Locate, in the data below, the line that contains "Keep writing the" and the line that contains "dial, 72)], BLACK)"; reproduce exactly those two lines and every line between them, nothing more.

▶ [Record set]:

********

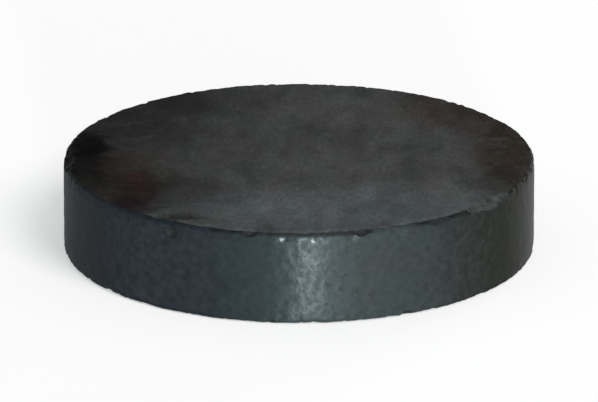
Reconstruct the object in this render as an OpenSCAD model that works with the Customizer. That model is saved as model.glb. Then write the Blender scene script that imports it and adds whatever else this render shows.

********

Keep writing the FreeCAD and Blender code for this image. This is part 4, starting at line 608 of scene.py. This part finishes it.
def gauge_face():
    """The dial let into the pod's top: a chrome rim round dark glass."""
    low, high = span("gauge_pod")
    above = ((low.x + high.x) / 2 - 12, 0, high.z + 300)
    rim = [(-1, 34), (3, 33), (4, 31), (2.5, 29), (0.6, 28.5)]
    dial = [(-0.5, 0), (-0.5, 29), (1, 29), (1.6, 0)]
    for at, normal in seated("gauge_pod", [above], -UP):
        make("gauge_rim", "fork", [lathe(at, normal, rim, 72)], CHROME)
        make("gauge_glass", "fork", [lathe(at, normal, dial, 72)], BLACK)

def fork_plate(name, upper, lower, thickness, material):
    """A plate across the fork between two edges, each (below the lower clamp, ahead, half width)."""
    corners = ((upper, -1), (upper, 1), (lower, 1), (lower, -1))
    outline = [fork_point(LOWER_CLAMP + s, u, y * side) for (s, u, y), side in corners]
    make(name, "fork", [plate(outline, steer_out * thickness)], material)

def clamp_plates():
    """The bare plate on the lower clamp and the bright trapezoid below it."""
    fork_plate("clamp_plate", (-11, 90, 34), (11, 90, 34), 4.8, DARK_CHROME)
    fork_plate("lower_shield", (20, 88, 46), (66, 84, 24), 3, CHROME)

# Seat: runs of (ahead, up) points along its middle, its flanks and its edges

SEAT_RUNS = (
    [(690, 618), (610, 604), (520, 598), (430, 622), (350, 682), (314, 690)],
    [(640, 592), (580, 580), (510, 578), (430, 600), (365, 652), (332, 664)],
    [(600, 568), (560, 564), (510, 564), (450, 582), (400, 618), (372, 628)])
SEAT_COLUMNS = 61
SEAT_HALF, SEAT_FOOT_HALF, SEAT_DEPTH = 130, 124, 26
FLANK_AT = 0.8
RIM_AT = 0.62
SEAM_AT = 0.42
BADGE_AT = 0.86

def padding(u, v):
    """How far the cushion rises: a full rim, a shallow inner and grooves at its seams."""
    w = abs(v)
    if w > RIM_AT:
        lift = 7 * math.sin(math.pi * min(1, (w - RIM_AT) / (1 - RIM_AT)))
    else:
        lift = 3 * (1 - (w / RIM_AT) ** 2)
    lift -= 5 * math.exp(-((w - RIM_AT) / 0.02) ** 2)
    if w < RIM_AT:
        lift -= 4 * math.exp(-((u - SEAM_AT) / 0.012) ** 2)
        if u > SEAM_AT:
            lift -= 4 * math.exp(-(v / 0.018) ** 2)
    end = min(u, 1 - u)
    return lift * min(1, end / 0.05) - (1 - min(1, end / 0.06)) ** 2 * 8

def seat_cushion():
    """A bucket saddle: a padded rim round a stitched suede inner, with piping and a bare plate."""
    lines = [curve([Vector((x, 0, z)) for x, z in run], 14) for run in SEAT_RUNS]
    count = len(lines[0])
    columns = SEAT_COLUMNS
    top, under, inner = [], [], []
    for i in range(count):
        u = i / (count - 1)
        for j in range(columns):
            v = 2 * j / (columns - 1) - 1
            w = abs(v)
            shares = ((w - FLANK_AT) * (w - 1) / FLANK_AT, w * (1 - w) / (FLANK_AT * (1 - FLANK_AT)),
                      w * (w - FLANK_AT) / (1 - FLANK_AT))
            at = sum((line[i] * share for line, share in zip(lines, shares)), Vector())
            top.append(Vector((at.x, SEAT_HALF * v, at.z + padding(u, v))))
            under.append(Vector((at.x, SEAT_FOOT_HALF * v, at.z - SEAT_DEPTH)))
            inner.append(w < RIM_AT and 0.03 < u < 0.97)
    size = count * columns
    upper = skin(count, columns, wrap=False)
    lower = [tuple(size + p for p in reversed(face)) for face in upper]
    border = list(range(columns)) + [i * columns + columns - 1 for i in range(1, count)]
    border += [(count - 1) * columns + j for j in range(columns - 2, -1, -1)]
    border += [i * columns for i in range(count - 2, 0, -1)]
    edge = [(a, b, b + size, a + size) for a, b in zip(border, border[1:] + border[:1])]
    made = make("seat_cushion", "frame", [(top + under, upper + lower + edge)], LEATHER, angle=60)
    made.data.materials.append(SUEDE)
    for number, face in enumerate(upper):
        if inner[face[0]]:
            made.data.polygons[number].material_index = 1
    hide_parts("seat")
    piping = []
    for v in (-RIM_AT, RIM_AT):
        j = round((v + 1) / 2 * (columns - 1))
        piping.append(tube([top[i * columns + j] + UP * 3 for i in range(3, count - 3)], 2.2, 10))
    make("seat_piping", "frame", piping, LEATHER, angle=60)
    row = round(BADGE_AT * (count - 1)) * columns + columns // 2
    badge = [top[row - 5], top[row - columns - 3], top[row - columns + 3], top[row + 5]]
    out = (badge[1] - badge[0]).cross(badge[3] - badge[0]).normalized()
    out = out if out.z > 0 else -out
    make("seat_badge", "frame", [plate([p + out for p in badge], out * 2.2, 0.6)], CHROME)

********

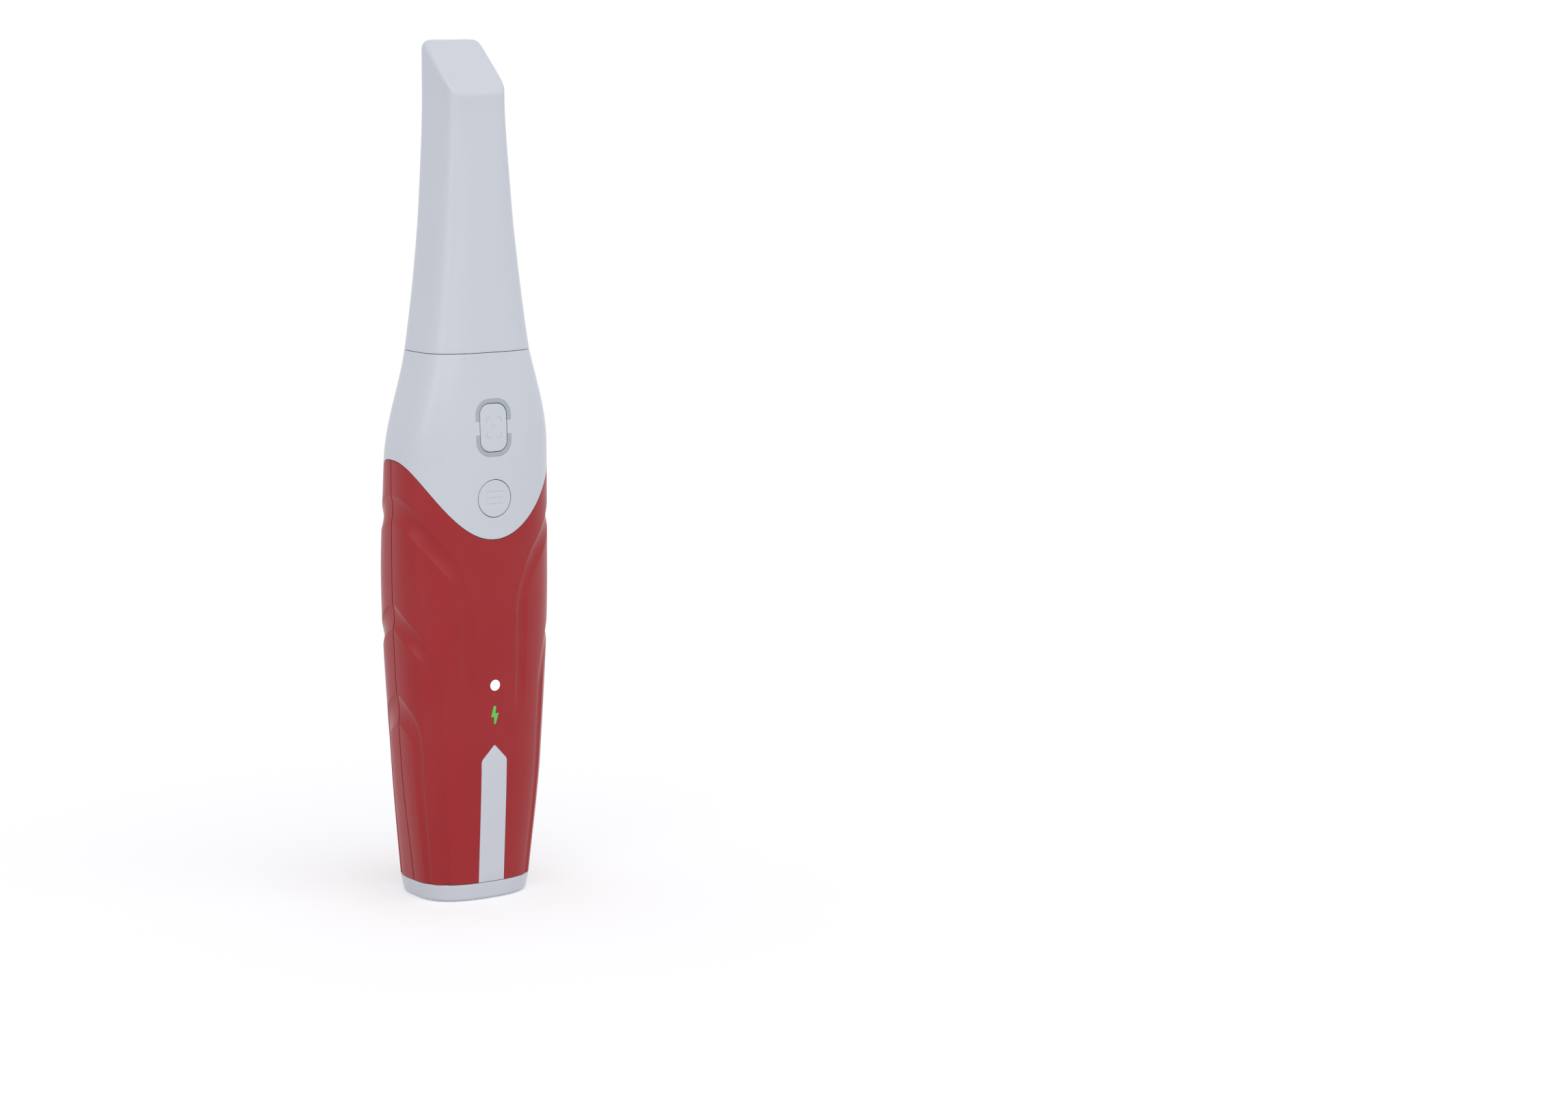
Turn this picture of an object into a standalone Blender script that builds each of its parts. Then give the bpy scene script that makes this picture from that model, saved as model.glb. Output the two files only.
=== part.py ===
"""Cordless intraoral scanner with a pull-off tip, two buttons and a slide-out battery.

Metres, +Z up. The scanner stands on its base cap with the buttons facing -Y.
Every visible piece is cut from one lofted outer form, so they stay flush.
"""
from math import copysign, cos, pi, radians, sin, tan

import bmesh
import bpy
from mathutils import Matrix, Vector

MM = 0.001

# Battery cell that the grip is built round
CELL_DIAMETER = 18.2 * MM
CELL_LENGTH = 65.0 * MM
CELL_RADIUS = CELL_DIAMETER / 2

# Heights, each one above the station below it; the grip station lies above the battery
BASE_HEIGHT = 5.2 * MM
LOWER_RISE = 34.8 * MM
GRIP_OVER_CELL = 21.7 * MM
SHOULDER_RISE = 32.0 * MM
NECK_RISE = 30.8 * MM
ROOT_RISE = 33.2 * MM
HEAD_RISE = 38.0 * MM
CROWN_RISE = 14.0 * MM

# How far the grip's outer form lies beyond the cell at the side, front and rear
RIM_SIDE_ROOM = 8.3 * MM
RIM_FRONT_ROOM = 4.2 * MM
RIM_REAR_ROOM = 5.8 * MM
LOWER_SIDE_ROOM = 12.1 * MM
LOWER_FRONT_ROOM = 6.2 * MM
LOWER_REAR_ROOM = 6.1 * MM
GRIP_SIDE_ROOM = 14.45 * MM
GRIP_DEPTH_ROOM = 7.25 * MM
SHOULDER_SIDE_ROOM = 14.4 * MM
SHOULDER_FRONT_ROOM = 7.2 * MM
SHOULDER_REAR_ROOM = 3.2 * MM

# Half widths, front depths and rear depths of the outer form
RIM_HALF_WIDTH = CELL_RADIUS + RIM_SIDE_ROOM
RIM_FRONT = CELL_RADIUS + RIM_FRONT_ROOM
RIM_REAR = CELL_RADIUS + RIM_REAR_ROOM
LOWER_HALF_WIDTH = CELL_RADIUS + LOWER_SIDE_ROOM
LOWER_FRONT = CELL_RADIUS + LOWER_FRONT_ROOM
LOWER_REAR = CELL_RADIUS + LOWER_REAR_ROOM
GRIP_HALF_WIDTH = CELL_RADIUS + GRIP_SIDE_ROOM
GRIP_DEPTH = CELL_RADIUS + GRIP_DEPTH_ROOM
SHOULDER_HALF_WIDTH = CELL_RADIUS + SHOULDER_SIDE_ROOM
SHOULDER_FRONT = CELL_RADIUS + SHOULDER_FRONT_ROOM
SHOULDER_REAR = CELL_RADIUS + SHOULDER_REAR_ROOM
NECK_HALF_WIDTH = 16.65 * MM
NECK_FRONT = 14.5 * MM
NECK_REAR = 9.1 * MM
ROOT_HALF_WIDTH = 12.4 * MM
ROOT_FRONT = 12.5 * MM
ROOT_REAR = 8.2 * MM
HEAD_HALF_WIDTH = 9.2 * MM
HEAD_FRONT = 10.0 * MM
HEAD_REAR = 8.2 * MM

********

▶ [Complete answer]:
Keep writing the FreeCAD and Blender code for this image. This is part 4, starting at line 608 of scene.py. This part finishes it.
def gauge_face():
    """The dial let into the pod's top: a chrome rim round dark glass."""
    low, high = span("gauge_pod")
    above = ((low.x + high.x) / 2 - 12, 0, high.z + 300)
    rim = [(-1, 34), (3, 33), (4, 31), (2.5, 29), (0.6, 28.5)]
    dial = [(-0.5, 0), (-0.5, 29), (1, 29), (1.6, 0)]
    for at, normal in seated("gauge_pod", [above], -UP):
        make("gauge_rim", "fork", [lathe(at, normal, rim, 72)], CHROME)
        make("gauge_glass", "fork", [lathe(at, normal, dial, 72)], BLACK)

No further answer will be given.